Being
There
catalogue essay for Dominic Refern's BEING THERE @ 200 Gertrude
St., Melbourne, 2000
reprinted in A SHORT RIDE IN A FAST MACHINE, edited by Charlotte
Day, Gertrude St. Contemporary Art Spaces, Melbourne, 2005
In David Cronenberg's Videodrome many a visceral
moment is lodged uncomfortably in the viewer's mind. Entrails,
organs and colonic convulsions abound - yet surely the most
septic is the television set itself. Not a 'monitor' or
any other such neutral construct, but a family-size wood
grain behemoth that sits in the loungeroom like an obese
family member. Part radiophonic hearth, part gelatinous
info-orb, it glows surrealistically like a baroque carved
mantelpiece while dispersing electronically beamed information.
The
TV set - like every utilitarian tool to aid the act of consumption
- is a morphological mutant of industrial design. Any Myers
sale catalogue overflows with penile toothbrushes coloured
like baby pacifiers, wombic foot massagers textured like
dentists' gas-masks, and chairs that replicate the feeling
of placing your anal ring firmly on your aunt's cellulite
while rubbing palms on your brother's bony elbows. In fact,
the domestic environment - design-wise - is a hysterically
mute terrain of the polysexual tactility which embalms one
in that most horrifying thing: your family. Walk into any
family loungeroom and you can smell anger, sex, death, pleasure.

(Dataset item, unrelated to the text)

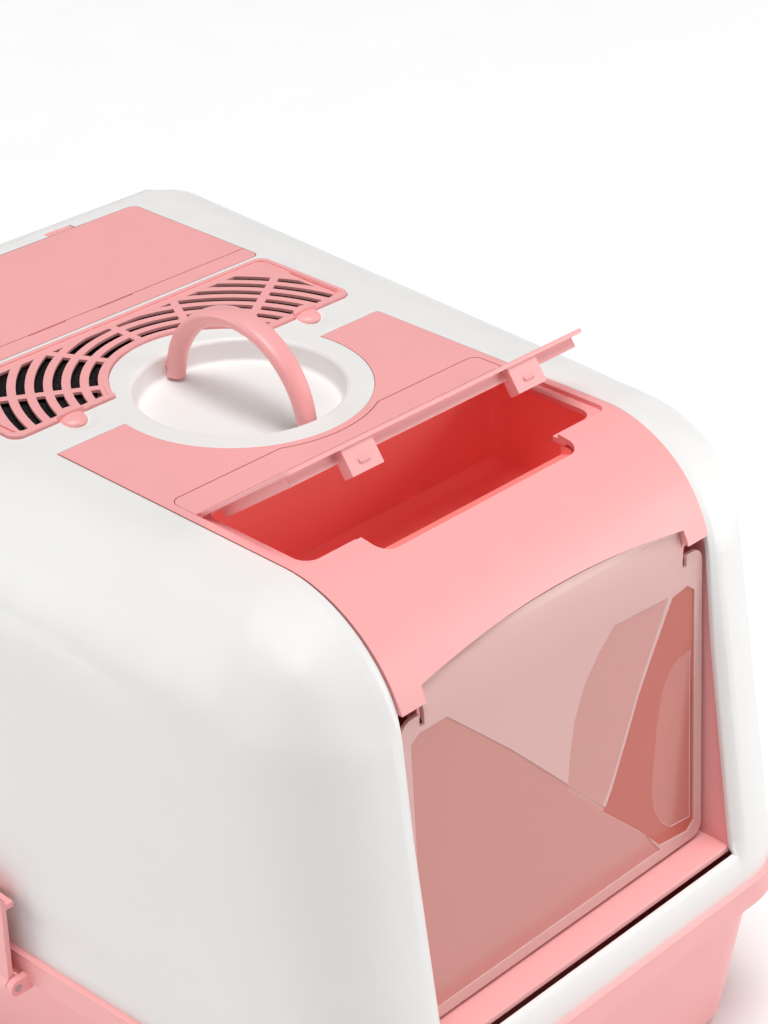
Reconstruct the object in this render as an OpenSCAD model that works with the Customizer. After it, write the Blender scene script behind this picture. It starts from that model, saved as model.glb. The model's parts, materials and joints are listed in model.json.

Those family snap shots and the TV playing Sale Of The
Century (with the sound turned down) do little to quell
the sensation.
Dominic
Redfern's video work is the phosphorescent glow of that
domain.
It
is the skin of the televisual eye that cakes the domestic
abode like the sickly sleep which gathers at your cornea
over night. No electronic village globalism here for any
stray media teachers to subject their secondary school class
to. Nor any retardo diaristic portraiture for those who
yearn for personal contact in their art. Dominic's 'imagery'
is the granular spread of televisual moments and incidents
which coat a space in the same way beige tends to colour-cast
the loungeroom. It's not the sexy neon-lime of Hong Kong
cinema, nor the distastefully-hip palette of yet more op
shop art installations. It is the saturated chlorophyllous
density of RGB activity: recognized, regurgitated, ritualized
and rendered in a digital display which refuses to avoid
the innate ugliness of all digital art.
Bert
Newton, colour bars, smoking public servants, TV snow, people
in the Bourke St. Mall - all swirl in the digitized mush
that Dominic abstracts from their episodic details. It's
a tradition that owes more to Rauschenberg's screen prints
than any neo-neo abstract revivalism, because the presence
of content is always figured as a decaying and degraded
memory of that which was communicated. All mass media imagery
is a compacted stool of digested data; it does not project
but rather inverts itself in a display of repression, subterfuge
and disinformation. It swallows its own smell. Dominic employs
digital operations not to create a tacky techno perfume,
but to recode the pheromonal activity which signifies the
operations of closure that define the media apparatus.
What's
on TV is not the question. The only thing to be asked is
if the TV is on. Dominic's TV is always on. His solo and
collaborative videographic corpus - and especially the aptly
titled and referenced Being There - recalls that uniquely
pregnant space in front of the glowing hissing TV set. Like
the girl in Poltergeist who stares somnambulistically
into the deafening TV snow and is reconstituted as a biomorphic
receiver for its projection, the viewer/auditor in Dominic's
work can bathe in the video aura. Its milky reflection is
cast on your retinal skin; its compressed high frequencies
tickle the furry canals of your ear. I feel at home - and
surely that's the most uncomfortable feeling to have in
any public space.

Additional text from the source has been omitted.